How to set os.path correctly. Shows a different path when ran by systemd service

Question

I have a python code with database file called pythontut.db (.py and db file on same folder). I used OS.path for path setting. When it is executed in thonny it works fine, I have created a systemd service to run at reboot. But at reboot, the path is different and throws 'unable to open database' error.

I tried setting path in pi-main.py like this

dbname = 'pythontut.db'
scriptdir = os.getcwd()
db_path = os.path.join(scriptdir, dbname)
print(db_path)

It shows output in thonny like this (Python file and DB are in same folder)

/home/pi/pi-project/pythontut.db

But when it runs via systemd service it throws location like this with unable to opendb error

/pythontut.db

I'm suspecting is it a path error or permission error. Probably if there is an another method for path setting.

Systemd file:

[Unit]
Description=Main Jobs Running
After=graphical.target

[Service]
Type=simple
User=pi
ExecStart=/usr/bin/python /home/pi/pi-project/pi-main.py
Restart=on-abort

[Install]
WantedBy=graphical.target

Answer 1

Is your file a part of your program? That is, will it always be true that the file will be in the same directory as the code? If so, then the following applies. If you are running the code at a command prompt (ie: you are writing a command line tool), this is the one case where using the current working directory makes sense. If you are locating a configuration file or something else where the user decides where to put the file, then you should somehow pass in the location of this file, like as a command line parameter or via a setting in a configuration file that your code knows how to find.

If the file you want to access is always in the same place relative to the code being executed, then you should write your code so that it is not dependent on what the current working directory is when it executes (ie: never use os.getcwd() ). A very easy way to do this when you know where the file is relative to the file that contains the executing code is as follows:

# Get the directory containing this source file
code_directory = os.path.dirname(__file__)
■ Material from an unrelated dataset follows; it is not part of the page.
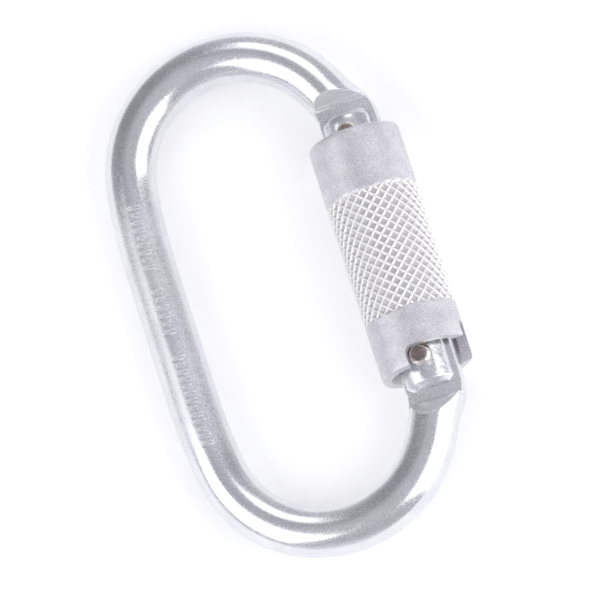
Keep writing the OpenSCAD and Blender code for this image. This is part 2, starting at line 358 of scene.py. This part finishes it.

# Relative path to get you from the directory contining your code
# to the directory containing the file you want to acceess.
relative_path = "../../some_directory"

# The name of the file you want to access
name_of_file_to_read = "somefile.txt"

# Compute the path to the file
file_path = os.path.join(code_directory, relative_path, name_of_file_to_read)

If the file you want to access is in the same directory as your code, then you can leave out relative_path or set it to "." .